• Tuesday, May 29, 2012
May 29, 2012, 05:42:40 AM *
Welcome, Guest. Please login or register.

Login with your Chronicle username and password
News: Talk about how to cope with chronic illness, disability, and other health issues in the academic workplace.
 
Pages: [1]
  Print  
Author Topic: Does your writing group work?  (Read 1723 times)
fiona
Distinguished Senior Member
*****
Posts: 11,521


« on: April 23, 2009, 11:06:47 PM »

This article interested me, because I've never been in a writing group that lasted long. I know it's all my fault, for being too impatient and critical about other people's writings.

How do other writing groups handle conflict? Or disparate skills and knowledge? Or anything?

The Fiona

http://chronicle.com/jobs/news/2009/04/2009042301c.htm
Logged

The Fiona or perhaps La Fiona
Professor of Thread Killing, Fiork University

The Right Reverend Fiona, PhD, Bishop of the Fora
bibliothecula
Academic ronin
Distinguished Senior Member
*****
Posts: 3,907

like Bunnicula, only with books


« Reply #1 on: April 24, 2009, 11:14:46 AM »

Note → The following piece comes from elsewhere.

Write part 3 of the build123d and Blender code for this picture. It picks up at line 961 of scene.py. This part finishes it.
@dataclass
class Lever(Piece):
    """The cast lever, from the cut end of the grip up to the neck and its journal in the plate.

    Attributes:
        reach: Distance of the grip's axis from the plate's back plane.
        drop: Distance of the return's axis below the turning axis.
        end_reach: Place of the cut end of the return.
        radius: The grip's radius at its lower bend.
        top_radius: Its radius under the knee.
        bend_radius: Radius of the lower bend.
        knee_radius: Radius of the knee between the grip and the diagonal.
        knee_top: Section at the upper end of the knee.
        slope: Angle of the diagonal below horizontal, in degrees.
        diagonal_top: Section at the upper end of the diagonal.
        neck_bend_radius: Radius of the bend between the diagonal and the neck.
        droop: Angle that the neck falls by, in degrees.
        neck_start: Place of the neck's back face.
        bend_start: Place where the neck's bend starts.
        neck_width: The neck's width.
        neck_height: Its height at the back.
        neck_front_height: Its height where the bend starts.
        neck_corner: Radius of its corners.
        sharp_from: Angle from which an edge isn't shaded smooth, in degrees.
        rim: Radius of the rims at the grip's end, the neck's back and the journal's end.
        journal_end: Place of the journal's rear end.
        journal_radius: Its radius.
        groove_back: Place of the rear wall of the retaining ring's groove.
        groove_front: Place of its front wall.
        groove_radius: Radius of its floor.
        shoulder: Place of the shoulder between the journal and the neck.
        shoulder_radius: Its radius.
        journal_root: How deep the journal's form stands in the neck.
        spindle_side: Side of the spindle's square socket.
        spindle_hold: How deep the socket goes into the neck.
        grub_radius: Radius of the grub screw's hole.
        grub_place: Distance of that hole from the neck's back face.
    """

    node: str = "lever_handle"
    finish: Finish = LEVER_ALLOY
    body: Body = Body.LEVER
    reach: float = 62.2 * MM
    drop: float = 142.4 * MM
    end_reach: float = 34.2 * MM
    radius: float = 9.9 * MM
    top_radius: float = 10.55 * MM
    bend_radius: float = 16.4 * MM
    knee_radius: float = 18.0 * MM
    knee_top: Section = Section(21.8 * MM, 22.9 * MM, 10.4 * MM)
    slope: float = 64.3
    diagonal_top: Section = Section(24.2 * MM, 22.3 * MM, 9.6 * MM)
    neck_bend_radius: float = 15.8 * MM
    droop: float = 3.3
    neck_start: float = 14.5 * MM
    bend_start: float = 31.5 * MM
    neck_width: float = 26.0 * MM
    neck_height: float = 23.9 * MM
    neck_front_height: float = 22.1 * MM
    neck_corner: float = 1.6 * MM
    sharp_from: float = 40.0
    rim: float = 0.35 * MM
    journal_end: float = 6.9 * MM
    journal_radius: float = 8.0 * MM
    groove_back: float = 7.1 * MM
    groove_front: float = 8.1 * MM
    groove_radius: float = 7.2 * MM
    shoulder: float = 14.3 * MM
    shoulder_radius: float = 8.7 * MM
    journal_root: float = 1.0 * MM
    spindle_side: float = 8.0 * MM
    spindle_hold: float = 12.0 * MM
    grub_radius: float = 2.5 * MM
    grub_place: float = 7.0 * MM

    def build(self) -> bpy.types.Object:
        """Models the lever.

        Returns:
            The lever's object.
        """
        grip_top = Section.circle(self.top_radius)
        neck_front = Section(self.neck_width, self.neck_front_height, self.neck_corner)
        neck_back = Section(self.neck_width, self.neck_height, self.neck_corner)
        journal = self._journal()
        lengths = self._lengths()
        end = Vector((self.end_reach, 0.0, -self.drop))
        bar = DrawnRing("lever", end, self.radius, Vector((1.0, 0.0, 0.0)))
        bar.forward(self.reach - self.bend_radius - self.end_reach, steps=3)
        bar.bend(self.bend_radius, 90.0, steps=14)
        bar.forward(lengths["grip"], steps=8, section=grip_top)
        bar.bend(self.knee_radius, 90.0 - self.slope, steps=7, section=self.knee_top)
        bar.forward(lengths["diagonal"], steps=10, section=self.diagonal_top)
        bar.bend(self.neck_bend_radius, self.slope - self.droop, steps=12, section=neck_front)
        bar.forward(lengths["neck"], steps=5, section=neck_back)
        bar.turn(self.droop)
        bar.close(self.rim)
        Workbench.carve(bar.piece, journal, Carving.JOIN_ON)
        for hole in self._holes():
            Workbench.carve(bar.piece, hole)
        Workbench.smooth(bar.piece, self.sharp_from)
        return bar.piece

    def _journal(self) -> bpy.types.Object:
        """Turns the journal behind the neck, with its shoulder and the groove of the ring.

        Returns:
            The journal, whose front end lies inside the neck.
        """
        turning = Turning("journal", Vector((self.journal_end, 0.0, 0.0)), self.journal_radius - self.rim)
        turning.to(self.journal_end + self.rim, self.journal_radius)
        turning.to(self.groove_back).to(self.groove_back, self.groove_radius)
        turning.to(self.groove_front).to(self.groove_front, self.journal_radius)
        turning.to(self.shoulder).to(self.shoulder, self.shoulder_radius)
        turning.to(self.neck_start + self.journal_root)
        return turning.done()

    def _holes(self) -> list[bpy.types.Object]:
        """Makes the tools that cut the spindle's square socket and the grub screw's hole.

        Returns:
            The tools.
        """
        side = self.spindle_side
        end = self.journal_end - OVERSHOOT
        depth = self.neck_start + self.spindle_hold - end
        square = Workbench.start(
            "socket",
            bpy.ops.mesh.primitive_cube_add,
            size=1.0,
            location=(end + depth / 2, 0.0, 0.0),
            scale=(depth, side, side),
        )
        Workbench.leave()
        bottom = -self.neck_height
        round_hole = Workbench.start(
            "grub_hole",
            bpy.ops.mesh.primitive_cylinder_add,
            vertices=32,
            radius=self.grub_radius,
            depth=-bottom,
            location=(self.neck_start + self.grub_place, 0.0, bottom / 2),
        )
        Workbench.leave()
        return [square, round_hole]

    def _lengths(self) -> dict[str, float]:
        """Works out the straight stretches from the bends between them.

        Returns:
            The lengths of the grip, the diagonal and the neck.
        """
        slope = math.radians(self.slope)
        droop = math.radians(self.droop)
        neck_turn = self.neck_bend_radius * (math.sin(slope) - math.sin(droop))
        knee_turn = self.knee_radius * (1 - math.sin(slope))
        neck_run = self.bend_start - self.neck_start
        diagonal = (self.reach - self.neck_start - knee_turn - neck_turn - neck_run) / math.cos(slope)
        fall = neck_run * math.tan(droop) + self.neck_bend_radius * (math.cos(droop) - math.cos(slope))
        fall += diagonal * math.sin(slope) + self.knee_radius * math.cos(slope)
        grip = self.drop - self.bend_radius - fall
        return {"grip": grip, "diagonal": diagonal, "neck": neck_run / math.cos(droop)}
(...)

I just wish I HAD a writing group.
Logged

I came. I saw. I cited.
dellaroux
Bemused
Distinguished Senior Member
*****
Posts: 6,317


« Reply #2 on: April 24, 2009, 11:33:02 AM »

1) I organized one, quite awhile ago.

Everyone else got their stuff done; the original organizational stuff took up a fair bit of my writing time and after each person finished their current project and left, I was the only one in the group still working, so we stopped.

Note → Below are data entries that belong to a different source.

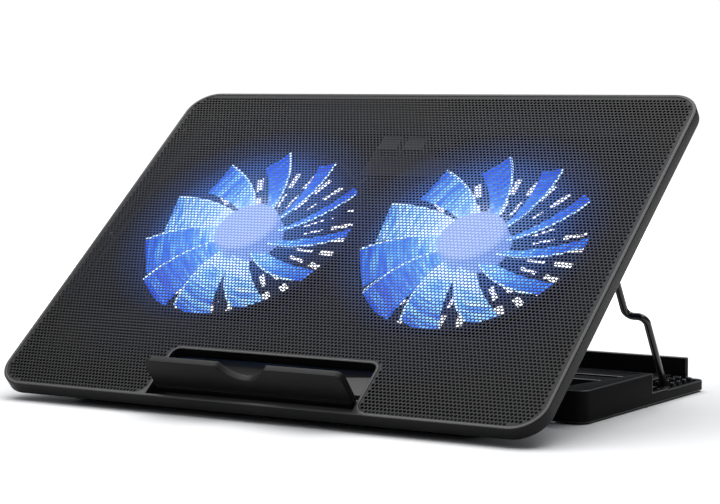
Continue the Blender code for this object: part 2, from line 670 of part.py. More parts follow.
# ---- laptop stop --------------------------------------------------------------------------
def build_stop():
    """Upright lip on two pins; it folds back into the recess. Mesh is (x, s, z) on its axis."""
    pivot = empty("stop_pivot", deck_point(0, STOP_S, STOP_T), deck_pivot)
    top = STOP_HEIGHT + STOP_T
    bottom = -2.4 * MM
    notch_half, notch_depth, corner = 16.9 * MM, 10 * MM, 4.5 * MM
    right = arc((STOP_HALF - corner, top - corner), corner, 0, 90, 4)
    notch = []
    steps = 12
    for i in range(steps + 1):
        x = notch_half * (1 - 2 * i / steps)
        notch.append((x, top - notch_depth * 0.5 * (1 + cos(pi * x / notch_half))))
    left = arc((corner - STOP_HALF, top - corner), corner, 90, 180, 4)
    outline = [(-STOP_HALF, bottom), (STOP_HALF, bottom)] + right + notch + left
    half = STOP_THICK / 2
    stop = mesh_object("laptop_stop", prism("laptop_stop", outline, -half, half, "Y"),
                       BLACK_PLASTIC, pivot)
    step_z = STOP_T - 2 * MM
    cut(stop, prism("tool_stop_step", rectangle(-half - 1 * MM, -half + 0.6 * MM,
                                                step_z - 0.5 * MM, step_z + 0.5 * MM),
                    -80 * MM, 80 * MM, "X"))
    cut(stop, prisms("tool_stop_ends", [
        (circle((0, 0), 1.2 * MM + GAP, 12), *sorted((side * 58 * MM, side * 75 * MM)))
        for side in SIDES.values()], axis="X"))
    for word, side in SIDES.items():
        name = "stop_pin_" + word
        low, high = sorted((side * 59 * MM, side * 74 * MM))
        pin = deck_piece(name, prism(name, circle((0, 0), 1.2 * MM, 12), low, high, "X"), STEEL)
        pin.location = deck_point(0, STOP_S, STOP_T)


# ---- wire bail ----------------------------------------------------------------------------
def rounded_path(corners, radius, steps):
    """Replace each inner corner of a path with an arc of the given radius."""
    points = [corners[0]]
    for before, corner, after in zip(corners, corners[1:], corners[2:]):
        inward = (before - corner).normalized()
        outward = (after - corner).normalized()
        start, end = corner + inward * radius, corner + outward * radius
        centre = corner + (inward + outward) * radius
        for i in range(steps + 1):
            share = i / steps * pi / 2
            points.append(centre + (start - centre) * cos(share) + (end - centre) * sin(share))
    return points + [corners[-1]]


def build_bail():
    """Rod bent into a U: its middle turns in the clips, its feet stand in the racks."""
    foot = Vector((0, FOOT_Y, FOOT_Z)) - world_of(0, BAIL_S, BAIL_T)
    length = hypot(foot.y, foot.z)
    angle = atan2(foot.z, foot.y) - DECK_TILT
    pivot = empty("bail_pivot", deck_point(0, BAIL_S, BAIL_T), deck_pivot, angle)

    half = [Vector((BAIL_X, 0, 0)), Vector((BAIL_X, BAIL_JOG, 0)),
            Vector((BAIL_FOOT_X, BAIL_JOG, 0)), Vector((BAIL_FOOT_X, length, 0))]
    corners = [Vector((-p.x, p.y, 0)) for p in reversed(half)] + half
    points = rounded_path(corners, 5.5 * MM, 4)

    curve = bpy.data.curves.new("bail", "CURVE")
    curve.dimensions = "3D"
    curve.bevel_depth = BAIL_ROD
    curve.bevel_resolution = 3
    curve.use_fill_caps = True
    spline = curve.splines.new("POLY")
    spline.points.add(len(points) - 1)
    for point, place in zip(spline.points, points):
        point.co = (*place, 1)
    spline.use_smooth = True
    bail = bpy.data.objects.new("bail", curve)
    bail.parent = pivot
    curve.materials.append(ROD_BLACK)
    bpy.context.collection.objects.link(bail)


def build_bail_clips():
    """Saddles under the tub that hold the bail's crossbar, one screw each."""
    top, bottom = TUB_FLOOR_BOTTOM + GAP, BAIL_T + BAIL_ROD + 1.8 * MM
    outline = [(BAIL_S - 10 * MM, -top), (BAIL_S + 5 * MM, -top), (BAIL_S + 5 * MM, -BAIL_T)] \
        + arc((BAIL_S, -BAIL_T), bottom - BAIL_T, 0, -150, 6) \
        + [(BAIL_S - 5 * MM, -(top + 2 * MM)), (BAIL_S - 10 * MM, -(top + 2 * MM))]
    outline.reverse()
    bore = circle((BAIL_S, -BAIL_T), BAIL_ROD + GAP, 16)
    for word, side in SIDES.items():
        name = "bail_clip_" + word
        low, high = sorted((side * 135 * MM, side * 143 * MM))
        clip = deck_piece(name, prism(name, outline, low, high, "X"), BLACK_PLASTIC)
        cut(clip, prism("tool_" + name, bore, low - 5 * MM, high + 5 * MM, "X"))
        hole = (side * 139 * MM, BAIL_S - 7.7 * MM)
        cut(clip, prism("tool_hole_" + name, circle(hole, 1.1 * MM, 12), -30 * MM, -15 * MM))
        screw_name = "clip_screw_" + word
        screw = deck_piece(screw_name, turned(screw_name, [
            (0, -(top - GAP / 2)), (0.8 * MM, -(top - GAP / 2)), (0.8 * MM, -(top + 2.3 * MM)),
            (1.7 * MM, -(top + 2.3 * MM)), (1.4 * MM, -(top + 3.3 * MM)),
            (0, -(top + 3.3 * MM))], 12), STEEL)
        screw.location = deck_point(*hole, 0)


build_base()
build_feet()
build_racks()
build_hinge_pins()
build_top_frame()
build_mesh_panel()
build_bottom_cover()
build_cover_screws()
for side_word, side_sign in SIDES.items():
    build_fan(side_word, side_sign)
build_electronics()
build_stop()
build_bail()
build_bail_clips()

print("deck hinge", HINGE_Y, HINGE_Z, "bail pivot", world_of(0, BAIL_S, BAIL_T),
      "tilt", degrees(DECK_TILT))
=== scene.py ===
"""Laptop cooling pad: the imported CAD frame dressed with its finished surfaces.

Metres, +Z up. Every piece lies where the CAD puts it. The sections follow the order in which
the pad goes together: stage, base, feet and pins, bail, deck frame, bottom cover, perforated
sheet, fans, ports and switch, laptop stop, screws.
"""
import json
from math import radians

import bmesh
import bpy
import numpy as np
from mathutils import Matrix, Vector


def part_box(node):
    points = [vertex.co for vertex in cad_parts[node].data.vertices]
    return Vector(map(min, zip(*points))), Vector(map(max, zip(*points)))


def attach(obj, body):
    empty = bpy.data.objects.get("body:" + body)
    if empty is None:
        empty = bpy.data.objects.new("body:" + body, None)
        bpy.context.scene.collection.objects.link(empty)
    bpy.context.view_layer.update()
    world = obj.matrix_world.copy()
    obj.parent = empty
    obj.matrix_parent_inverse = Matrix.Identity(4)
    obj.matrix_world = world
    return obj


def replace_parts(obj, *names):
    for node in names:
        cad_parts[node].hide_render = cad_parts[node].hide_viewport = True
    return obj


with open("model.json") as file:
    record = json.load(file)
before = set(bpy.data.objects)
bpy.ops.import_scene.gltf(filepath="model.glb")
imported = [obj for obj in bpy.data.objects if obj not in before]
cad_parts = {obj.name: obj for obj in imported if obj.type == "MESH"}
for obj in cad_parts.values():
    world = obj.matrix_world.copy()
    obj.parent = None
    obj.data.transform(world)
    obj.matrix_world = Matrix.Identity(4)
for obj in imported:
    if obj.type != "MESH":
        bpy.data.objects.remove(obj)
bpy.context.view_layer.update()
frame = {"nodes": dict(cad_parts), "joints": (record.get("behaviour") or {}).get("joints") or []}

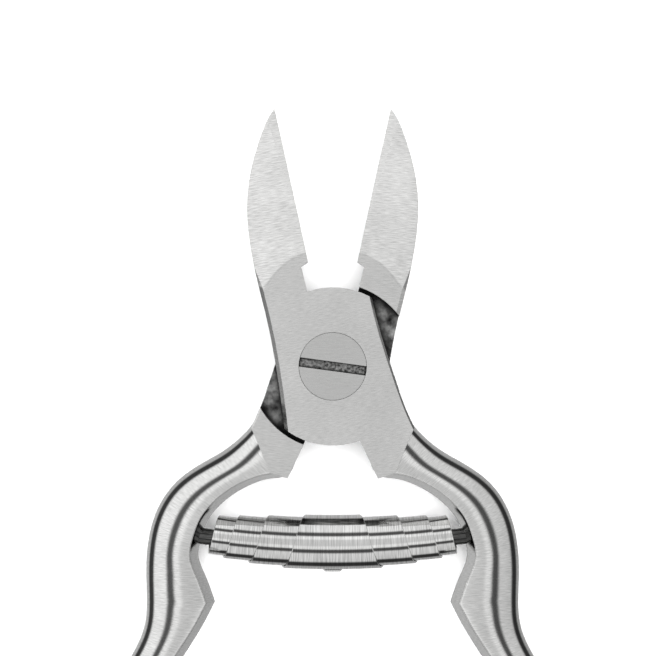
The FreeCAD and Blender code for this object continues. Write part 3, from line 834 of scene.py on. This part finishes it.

Obviously, I'd do it differently if I did it again....farm out the responsibilities, etc. But it was interesting to hear what others are up to.

2) I also know (distantly, having read two books whose authors thank its members) of an ongoing local group with a few outside invited members.

It has served as a birthing grounds for several well-written books and was the catalyst (I think, if I'm reading between the lines correctly--so to speak) for one writer to make a TT move to a stronger school setting from a less-well-fitting school for them.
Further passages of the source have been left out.